CASO POLANSKI: «RENUNCIAR ERA ESQUIVAR EL PROBLEMA»
-«Yo no separo al hombre de la obra», dijo en el reciente Festival de Venecia. ¿Cuánto meditó esta declaración y cómo recibió las repercusiones?
-Acepté ser presidenta del jurado mucho antes de conocer qué películas competirían. Cuando supe que estaba Polanski, pensé: «Listo, renuncio». Para colmo, me quebré la muñeca el mismo fin de semana. Busqué información sobre el caso en internet. Intercambié unos mensajes con Rita Segato. Hablé con mis amigas y amigos. Renunciar era esquivar el problema. El problema es: una persona ha escapado a una condena por un crimen que admite, en una época marcada por las luchas contra abusos de menores y de género. No es cualquier año. Es este año. No es cualquier film, es uno basado en el caso Dreyfus, un hombre privado de su libertad injustamente por ser judío. No es cualquier director, es Polanski, un hombre que sufrió al nazismo. Si como comunidad decidimos meter todos estos temas bajo la alfombra, nada va a cambiar. Es sentido común. Mi decisión de no ir a la gala es insignificante como llamado de atención a la gente del cine, y una mínima solidaridad con las víctimas de abuso. Después viene lo importante, que nos sentemos a hablar.
-¿Qué le pareció finalmente Yo acuso, la película de Polanski?

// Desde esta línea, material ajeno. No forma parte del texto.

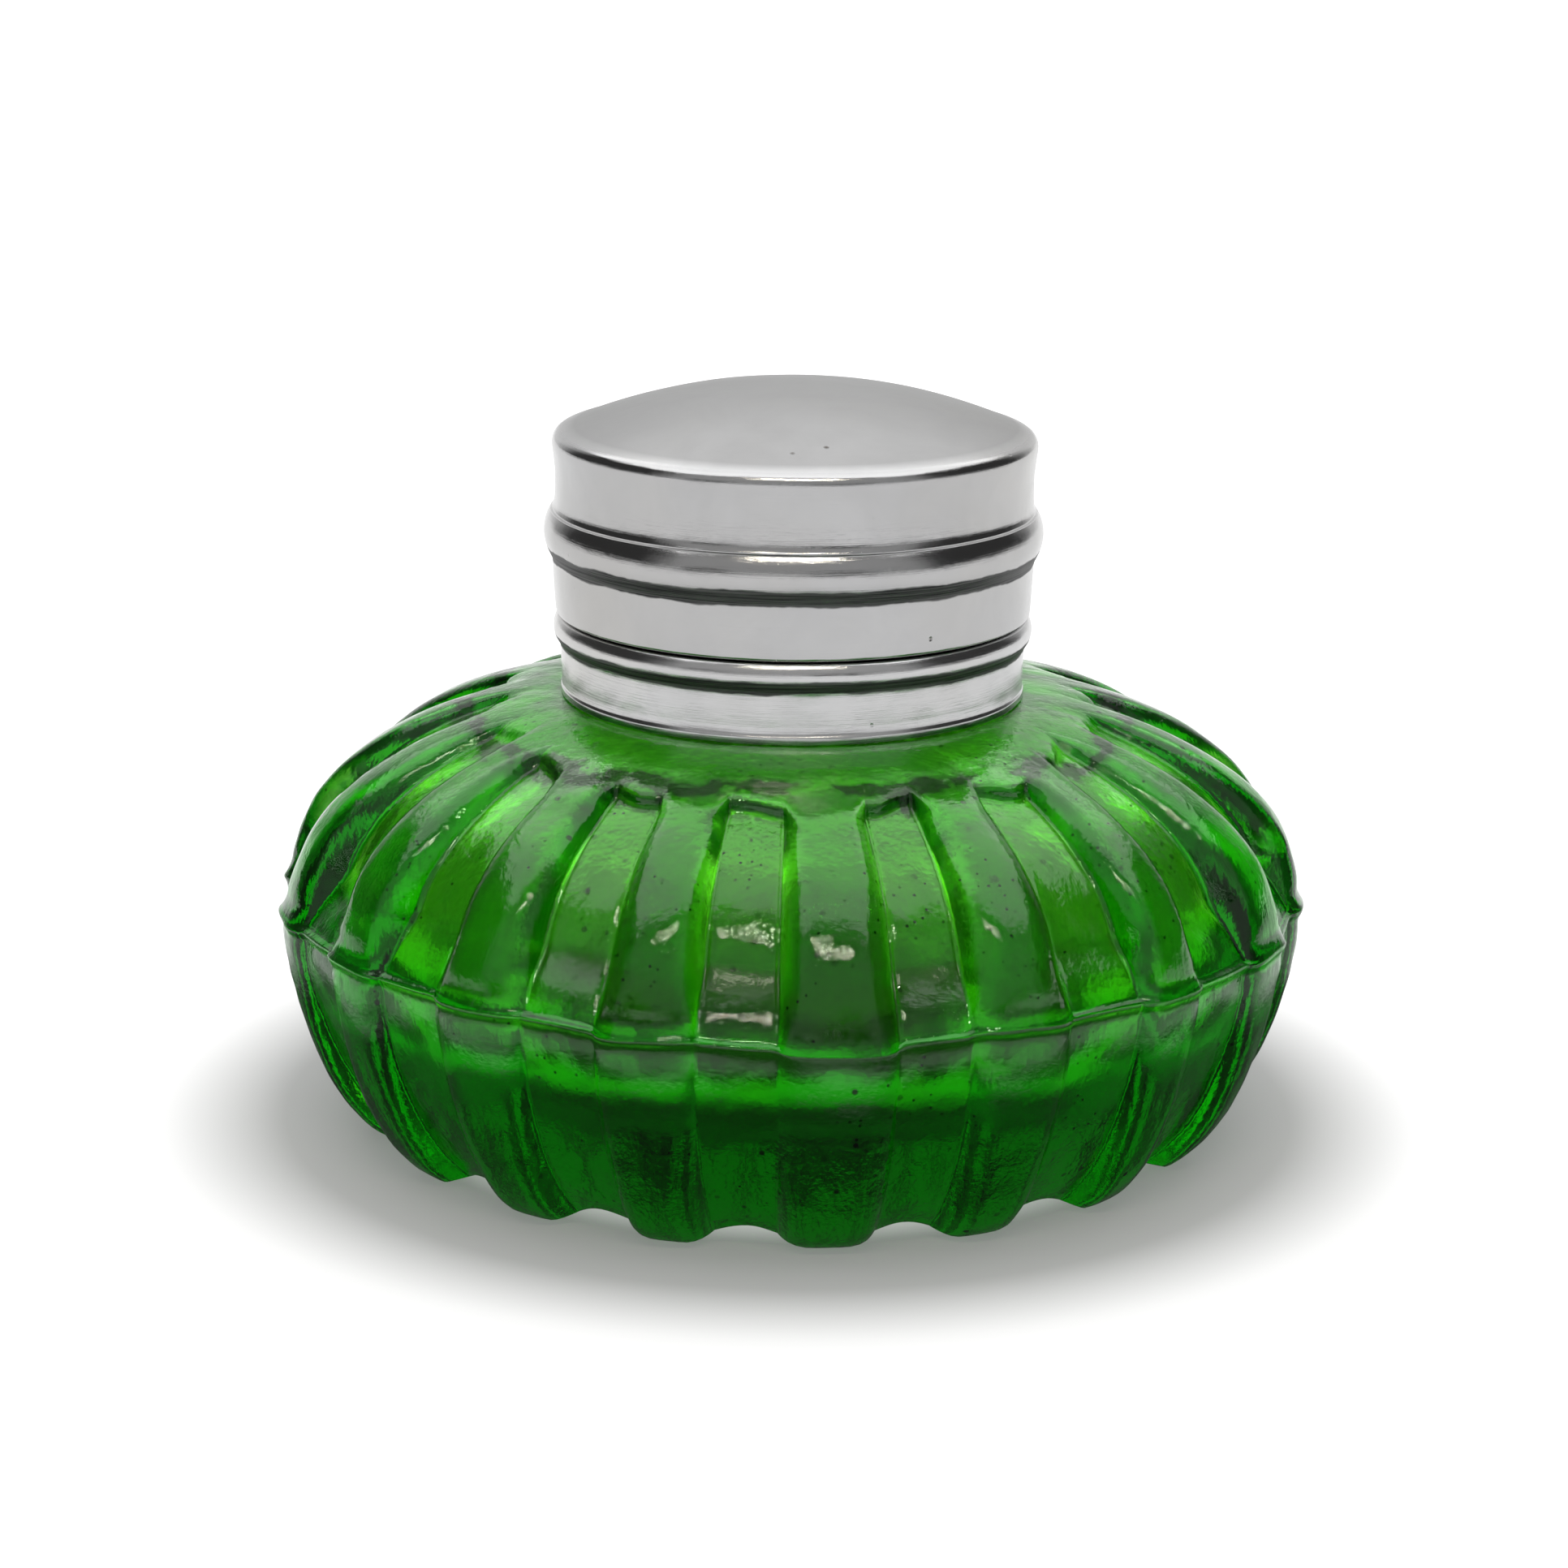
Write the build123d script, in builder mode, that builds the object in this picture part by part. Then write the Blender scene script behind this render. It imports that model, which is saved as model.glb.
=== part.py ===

-Es muy interesante. Tiene una gran voluntad estética de convencer al espectador de que todo lo que se está diciendo es verdad, sucedió. Lo anuncia con un cartel adelante. No cuenta nada que no se sepa sobre el caso Dreyfus. Un hombre acusado de espionaje y condenado a reclusión simplemente por ser judío. Separando al autor de la obra, hasta ahí llegamos. Pero si unimos el autor a la obra, la película, la conversación se vuelve más interesante, porque Polanski sufrió la persecusión del nazismo en su infancia, perdió a su familia en campos de concentración, y por lo tanto conoce bien la violencia de los prejuicios. Además, abusó de una menor y fue condenado, pero logró eludir la prisión escapando de Estados Unidos. Ha recibido, además, otras acusaciones de mujeres por el mismo delito. Entonces, Yo acuso puede entenderse también como un intento de autoindultarse, identificándose a sí mismo con Dreyfus. Dreyfus era inocente, ese es el problema.